Quote the listing below word for word, stopping after the line that contains "HAZE_ROUGHNESS = 0.012".

(Entries with model source code)
+ + + + +
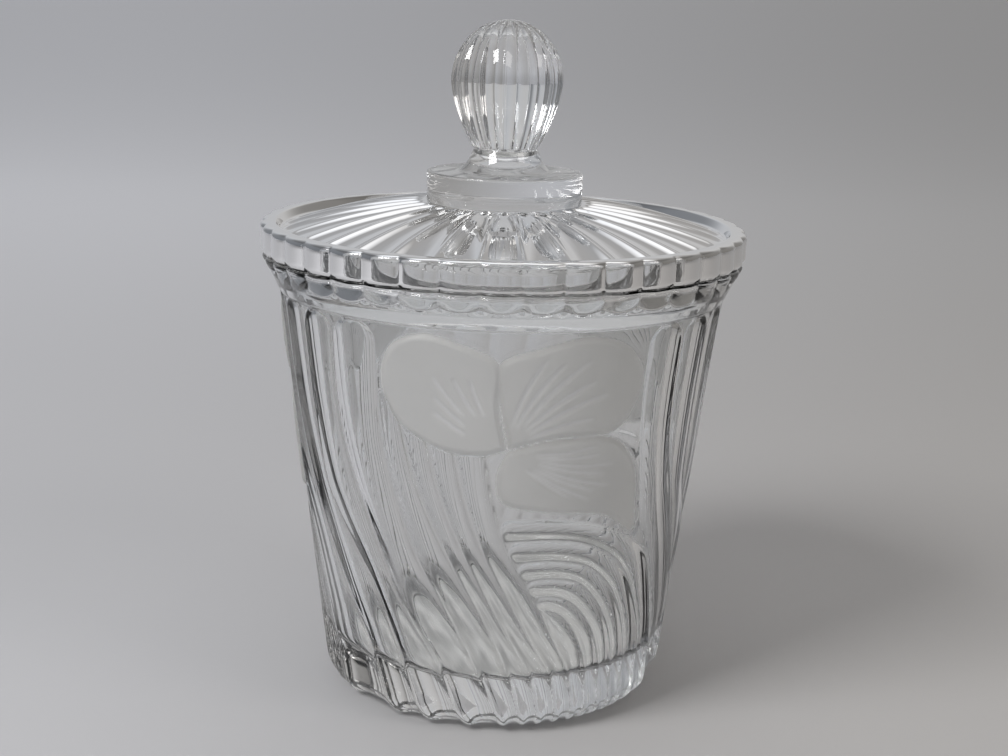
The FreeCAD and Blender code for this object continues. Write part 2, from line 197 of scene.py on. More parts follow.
# Glass: noise scales are per metre, heights are metres
GLASS_IOR = 1.53
CLEAR_COLOUR = (0.985, 0.99, 0.99, 1)
CUT_COLOUR = (1, 1, 1, 1)
SATIN_COLOURS = ((0.74, 0.74, 0.72, 1), (0.86, 0.855, 0.83, 1))
SATIN_ROUGHNESS = 0.5
SATIN_CLEARNESS = 0.68
CLOUD_SCALE = 60
GRAIN_SCALE = 2600
GRAIN_STRENGTH = 0.2
GRAIN_HEIGHT = 0.0001
JAR_RIPPLE = 0.08
LID_RIPPLE = 0.06
RIPPLE_SCALE = 90
RIPPLE_HEIGHT = 0.0006
HAZE_SCALE = 45
HAZE_NOISE = (0.45, 0.8)
HAZE_ROUGHNESS = 0.012

# The photograph's viewing point, in metres and radians
CAMERA_DISTANCE = 0.52366
CAMERA_HEIGHT = 0.2310
CAMERA_PITCH = 0.2425
CAMERA_ROLL = 0.0286
CAMERA_YAW = 0.003
CAMERA_LENS = 58.23
CAMERA_SENSOR = 36
CAMERA_CLIP = 0.01

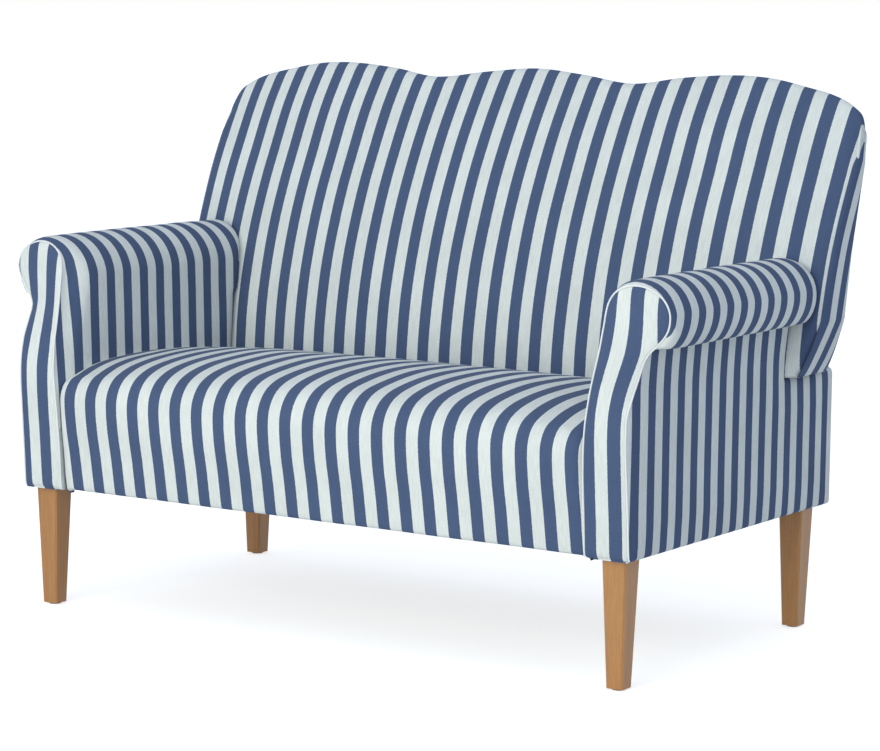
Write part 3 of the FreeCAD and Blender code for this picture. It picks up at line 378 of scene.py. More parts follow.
def striped_canvas(name):
    """Piece-dyed cotton canvas, plain weave: matt, slightly fuzzy, its stripe edges one yarn uneven."""
    made, tree, shader = new_material(name)
    uv = node(tree, "ShaderNodeUVMap", {"uv_map": "cloth"}).outputs[0]
    parts = node(tree, "ShaderNodeSeparateXYZ", _0=uv)
    across, along = parts.outputs[0], parts.outputs[1]
    stripe, pitch = cloth().stripe, cloth().thread
    # each weft yarn takes the dye a little further or less far
    wander = node(tree, "ShaderNodeTexNoise", {"noise_dimensions": "2D"}, Vector=uv, Scale=260.0, Detail=2.0)
    edge = maths(tree, "MULTIPLY_ADD", maths(tree, "SUBTRACT", wander.outputs[0], 0.5), 0.0011, across)
    turn = maths(tree, "DIVIDE", maths(tree, "SUBTRACT", edge, stripe / 2), 2 * stripe)
    wave = maths(tree, "ABSOLUTE", maths(tree, "SUBTRACT", maths(tree, "FRACT", turn), 0.5))
    dyed = node(tree, "ShaderNodeMapRange", {"interpolation_type": "SMOOTHSTEP"}, Value=wave, From_Min=0.242,
                From_Max=0.258).outputs[0]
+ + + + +
◆ WRITTEN SOLUTION:
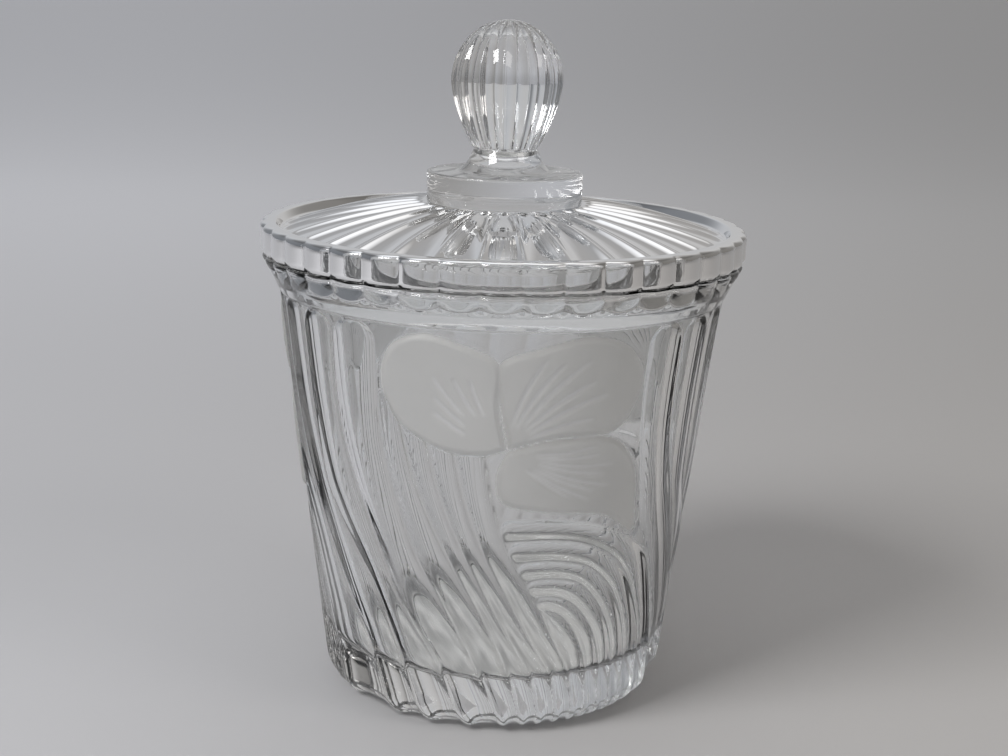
The FreeCAD and Blender code for this object continues. Write part 2, from line 197 of scene.py on. More parts follow.
# Glass: noise scales are per metre, heights are metres
GLASS_IOR = 1.53
CLEAR_COLOUR = (0.985, 0.99, 0.99, 1)
CUT_COLOUR = (1, 1, 1, 1)
SATIN_COLOURS = ((0.74, 0.74, 0.72, 1), (0.86, 0.855, 0.83, 1))
SATIN_ROUGHNESS = 0.5
SATIN_CLEARNESS = 0.68
CLOUD_SCALE = 60
GRAIN_SCALE = 2600
GRAIN_STRENGTH = 0.2
GRAIN_HEIGHT = 0.0001
JAR_RIPPLE = 0.08
LID_RIPPLE = 0.06
RIPPLE_SCALE = 90
RIPPLE_HEIGHT = 0.0006
HAZE_SCALE = 45
HAZE_NOISE = (0.45, 0.8)
HAZE_ROUGHNESS = 0.012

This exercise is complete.